Mas a verdade é nada disto é sobre resolver ou ajudar a curar.
Eu acho que fui vista, verdadeiramente vista, mas a impotência de quem me via era de tal ordem que eles também tiveram que se cegar.
Porque para ver verdadeiramente alguém temos que aprender a viver no limbo, no difícil equilíbrio de ver sem nada resolver.
Quando eu morria a cada dia, quando doía a respirar, quando sucumbia perante o pânico e o grito estava eternamente preso no silêncio da vergonha, eu não precisava de soluções, sugestões ou trabalhos emocionais.

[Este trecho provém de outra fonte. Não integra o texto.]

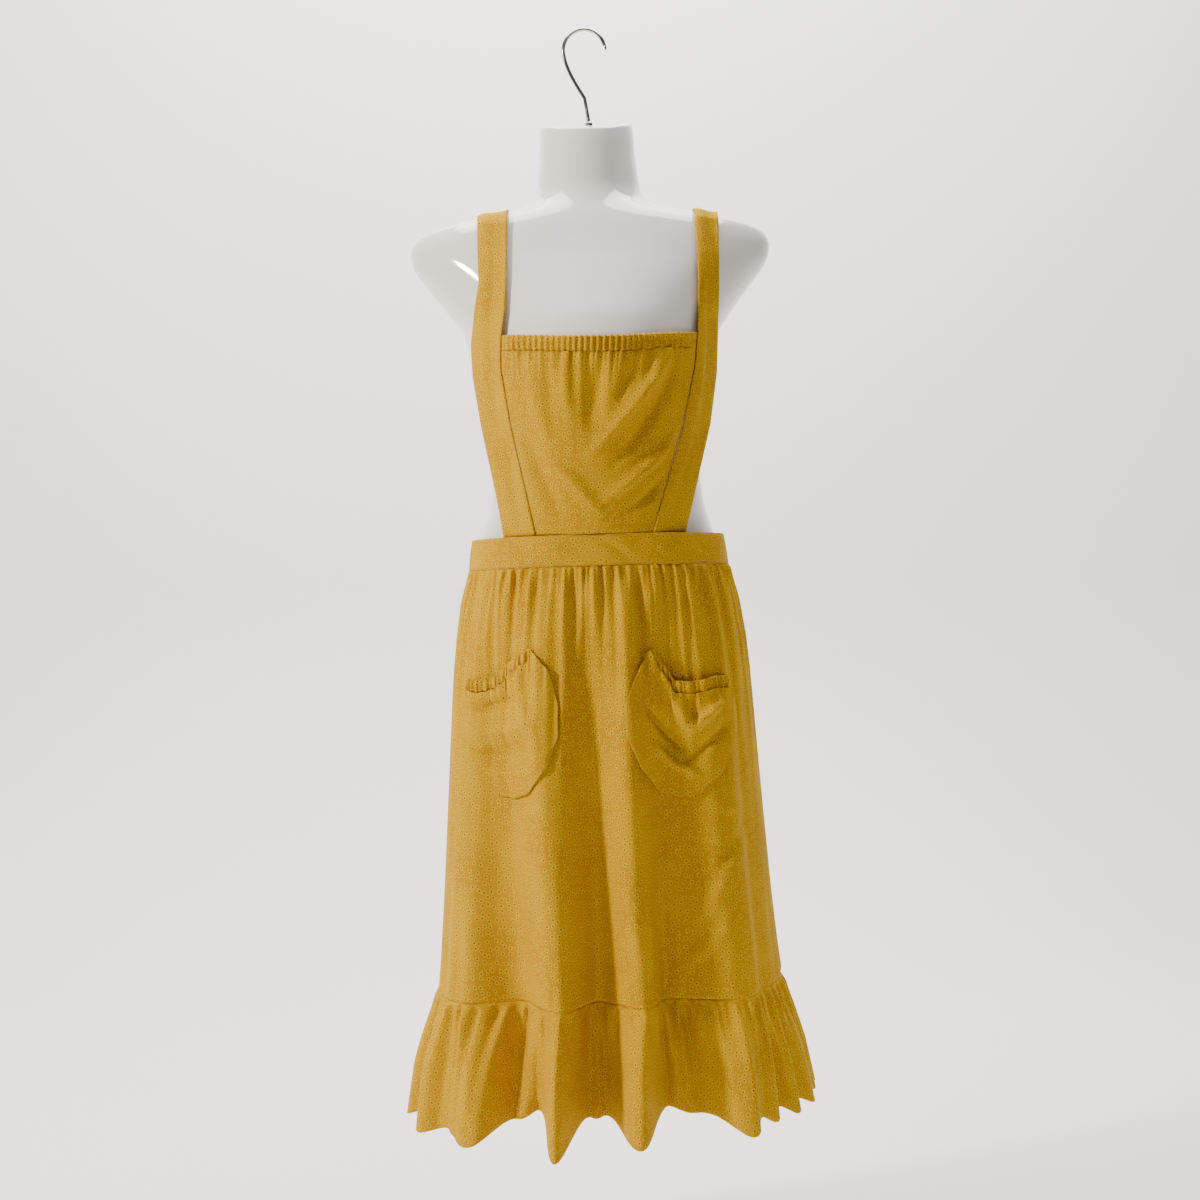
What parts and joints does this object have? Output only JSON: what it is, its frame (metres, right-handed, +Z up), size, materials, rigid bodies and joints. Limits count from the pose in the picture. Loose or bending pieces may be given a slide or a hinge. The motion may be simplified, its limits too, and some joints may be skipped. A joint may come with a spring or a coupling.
{
  "type": "sundress on a hanging torso form",
  "caption": "Pinafore sundress in mustard calico, with a gathered bib, crossed straps, patch pockets and a hem ruffle, on a limbless hanging torso form.",
  "frame": {"origin": "inside of the hook's crown, where it bears on a rail", "axes": "+Z up, -Y is the wearer's front, +X is the wearer's left"},
  "size_m": [0.4666, 0.2641, 1.2456],
  "materials": {
    "cotton_print": "matt woven cotton, small all-over print",
    "gathered_casing": "the same cotton, tightly gathered on elastic",
    "form_plastic": "glossy moulded plastic",
    "steel_wire": "polished steel"
  },
  "bodies": {
    "root": {"bib_panel": "cotton_print", "strap_right": "cotton_print", "strap_left": "cotton_print", "waistband_front": "cotton_print", "waistband_back": "cotton_print", "skirt_front": "cotton_print", "skirt_back": "cotton_print", "ruffle_front": "cotton_print", "ruffle_back": "cotton_print", "pocket_right": "cotton_print", "pocket_left": "cotton_print", "bib_top_casing": "gathered_casing", "pocket_right_casing": "gathered_casing", "pocket_left_casing": "gathered_casing", "torso_form": "form_plastic", "hook": "steel_wire", "hook_nut": "steel_wire"}
  },
  "joints": []
}
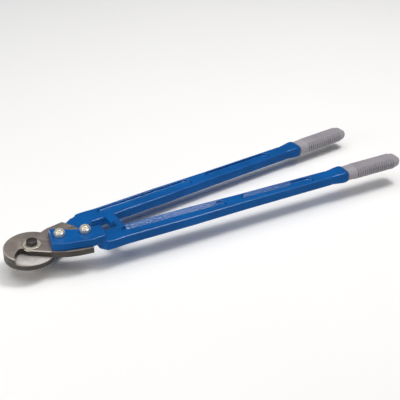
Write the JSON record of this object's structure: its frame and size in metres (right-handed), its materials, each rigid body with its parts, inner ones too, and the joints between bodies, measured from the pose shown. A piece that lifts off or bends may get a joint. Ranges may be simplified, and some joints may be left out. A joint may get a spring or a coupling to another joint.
{
  "type": "bolt cutters",
  "caption": "Hand cutter with hooked shearing blades crossing on a pivot bolt, each bolted to a long pocketed forged lever with a ribbed hand grip.",
  "frame": {"origin": "centre of the closed tool's plan, on the plane through the lowest bolt ends", "axes": "+X from the blades to the grips, +Z square to the flat of the blades, +Y towards the rear lever"},
  "size_m": [0.6114, 0.1592, 0.0596],
  "materials": {
    "blade_steel": "forged and ground tool steel, oiled",
    "blue_paint": "gloss enamel over a forged surface",
    "grey_grip": "moulded, satin",
    "black_steel": "black oxide",
    "bright_zinc": "bright zinc plate",
    "nylon": "moulded nylon"
  },
  "bodies": {
    "front_lever": {"upper_blade": "blade_steel", "front_handle": "blue_paint", "front_grip": "grey_grip", "pivot_bolt": "black_steel", "pivot_top_washer": "bright_zinc", "pivot_bottom_washer": "bright_zinc", "pivot_lock_nut": "bright_zinc", "pivot_nut_insert": "nylon", "front_inner_stud": "bright_zinc", "front_inner_lock_nut": "bright_zinc", "front_inner_nut_insert": "nylon", "front_outer_stud": "bright_zinc", "front_outer_lock_nut": "bright_zinc", "front_outer_nut_insert": "nylon"},
    "rear_lever": {"lower_blade": "blade_steel", "rear_handle": "blue_paint", "rear_grip": "grey_grip", "rear_inner_stud": "bright_zinc", "rear_inner_lock_nut": "bright_zinc", "rear_inner_nut_insert": "nylon", "rear_outer_stud": "bright_zinc", "rear_outer_lock_nut": "bright_zinc", "rear_outer_nut_insert": "nylon"}
  },
  "joints": [
    {"name": "pivot", "type": "hinge", "parent": "front_lever", "child": "rear_lever", "pos_m": [-0.267, 0, 0.0298], "axis": [0, 0, 1], "range_deg": [0, 90]}
  ]
}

Nesses instantes de puro desespero, tudo o que eu necessitava era de alguém que visse a dimensão da minha dor e se dispusesse a sentar-se comigo e com ela. Sem nada mudar, sem nada resolver, sem sonhos ou almejos de algo curar.
Apoiar emocionalmente alguém, ser verdadeiramente capaz de ver e ajudar a chorar, implica saber sentir sem ser sobre nós, sem ser pessoal.
Quando algo podia ser feito eu sentia-me vista. Quando a bolsa amniótica rompeu e eu não sabia se tinha perdido um bebé ou dois, eu tive quem me visse, quem ajudasse, quem apoiasse. Fisicamente.
E depois ficava o vazio, o medo, as feridas de mais um trambolhão. Eu erguia-me e caminhava. E o mundo aplaudia a minha força. Mas eu queria ser fraca, eu precisava de ser fraca, de cair e chorar.
Mas quem se atreve a tombar sem segurança que a vão apanhar?
Quem se atreve a espolinhar, fazer birra e gritar sem segurança de que ainda a vão amar?
Ninguém, nem um louco.
Então que fazemos com as nossas crianças, dizendo-lhes que vamos embora sem elas, ignorando suas chamadas de atenção impróprias, e afirmando que “já passou” e “não precisas mais de chorar”?
Criamos grávidas como eu, mulheres falsamente fortes, que morrem por dentro a cada dia, sangram um Mar Vermelho, acumulam uma galáxia de feridas, mas tudo com um sorriso no rosto e a convicção que a gravidez não deve afetar a sua performance como mulher, esposa e profissional, nem sequer uma gravidez em que se vive cada dia com 50 por cento de probabilidades de perder o bebé.